## PROBLEM REQUIREMENTS
Copy out each line containing "joints" from the entries below.

begin THE RECORDS

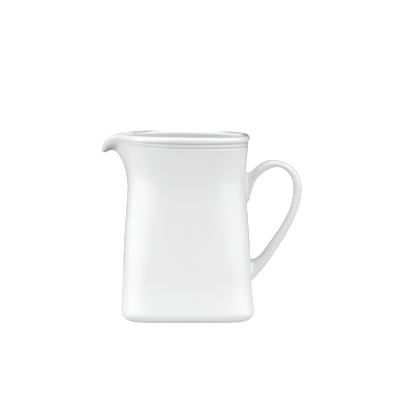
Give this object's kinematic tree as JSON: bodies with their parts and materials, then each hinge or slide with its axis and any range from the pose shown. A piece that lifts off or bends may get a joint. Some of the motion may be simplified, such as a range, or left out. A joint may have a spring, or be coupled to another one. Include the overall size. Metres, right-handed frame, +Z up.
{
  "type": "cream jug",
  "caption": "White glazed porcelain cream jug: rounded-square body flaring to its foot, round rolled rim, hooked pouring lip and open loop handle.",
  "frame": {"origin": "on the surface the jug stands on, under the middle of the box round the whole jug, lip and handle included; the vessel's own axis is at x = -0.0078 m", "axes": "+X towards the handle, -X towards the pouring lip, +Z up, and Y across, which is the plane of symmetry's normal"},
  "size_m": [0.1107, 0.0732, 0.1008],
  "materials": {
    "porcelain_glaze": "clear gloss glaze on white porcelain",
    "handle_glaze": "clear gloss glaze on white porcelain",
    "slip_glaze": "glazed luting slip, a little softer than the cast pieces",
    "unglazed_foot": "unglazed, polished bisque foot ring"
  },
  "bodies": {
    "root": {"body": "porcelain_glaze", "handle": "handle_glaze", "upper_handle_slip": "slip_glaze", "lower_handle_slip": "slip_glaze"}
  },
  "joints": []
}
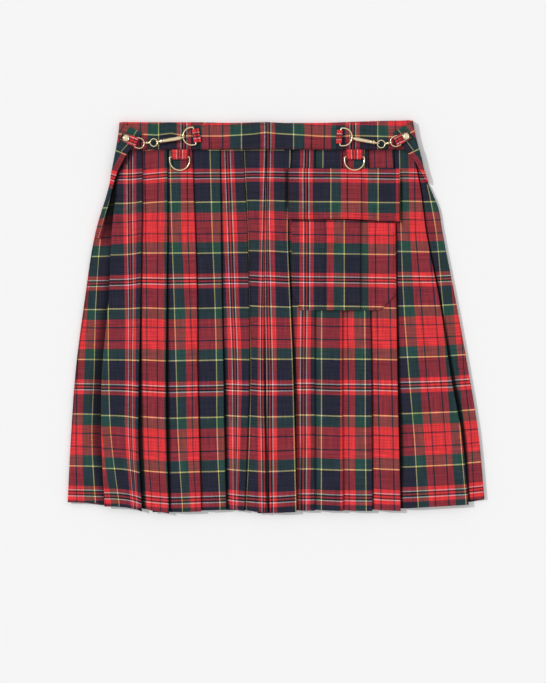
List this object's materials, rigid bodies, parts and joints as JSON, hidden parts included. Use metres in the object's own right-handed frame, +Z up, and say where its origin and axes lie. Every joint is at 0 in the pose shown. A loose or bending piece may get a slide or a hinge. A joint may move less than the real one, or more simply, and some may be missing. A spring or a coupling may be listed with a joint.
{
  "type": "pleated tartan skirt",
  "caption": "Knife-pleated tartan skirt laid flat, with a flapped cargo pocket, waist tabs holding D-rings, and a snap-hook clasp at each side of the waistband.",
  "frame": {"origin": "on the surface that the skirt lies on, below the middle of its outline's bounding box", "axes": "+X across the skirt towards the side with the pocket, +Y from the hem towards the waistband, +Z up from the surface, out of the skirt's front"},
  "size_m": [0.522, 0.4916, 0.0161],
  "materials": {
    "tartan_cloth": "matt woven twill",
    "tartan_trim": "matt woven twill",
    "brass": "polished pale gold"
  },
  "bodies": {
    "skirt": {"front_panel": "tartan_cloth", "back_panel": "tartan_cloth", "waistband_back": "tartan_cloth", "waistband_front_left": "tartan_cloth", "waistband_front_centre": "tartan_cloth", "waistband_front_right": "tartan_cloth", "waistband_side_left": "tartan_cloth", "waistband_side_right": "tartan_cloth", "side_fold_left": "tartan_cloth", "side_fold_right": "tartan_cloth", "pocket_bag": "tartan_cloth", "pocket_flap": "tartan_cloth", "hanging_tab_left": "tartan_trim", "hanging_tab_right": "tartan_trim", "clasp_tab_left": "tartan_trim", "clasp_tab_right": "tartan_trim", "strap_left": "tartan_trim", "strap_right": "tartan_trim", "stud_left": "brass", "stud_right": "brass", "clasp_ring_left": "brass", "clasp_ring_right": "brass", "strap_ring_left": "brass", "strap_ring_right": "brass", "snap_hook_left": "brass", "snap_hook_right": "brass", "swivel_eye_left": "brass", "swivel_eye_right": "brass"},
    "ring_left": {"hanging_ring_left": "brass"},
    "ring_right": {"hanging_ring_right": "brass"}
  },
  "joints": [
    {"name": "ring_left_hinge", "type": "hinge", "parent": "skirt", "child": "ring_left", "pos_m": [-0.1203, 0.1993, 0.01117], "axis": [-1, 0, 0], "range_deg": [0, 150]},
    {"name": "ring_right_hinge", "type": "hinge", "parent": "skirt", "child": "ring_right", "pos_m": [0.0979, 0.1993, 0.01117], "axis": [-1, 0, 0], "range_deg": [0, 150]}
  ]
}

end THE RECORDS

## COMPLETE ANSWER
  "joints": []
List this object's materials, rigid bodies, parts and joints as JSON, hidden parts included. Use metres in the object's own right-handed frame, +Z up, and say where its origin and axes lie. Every joint is at 0 in the pose shown. A loose or bending piece may get a slide or a hinge. A joint may move less than the real one, or more simply, and some may be missing. A spring or a coupling may be listed with a joint.
  "joints": [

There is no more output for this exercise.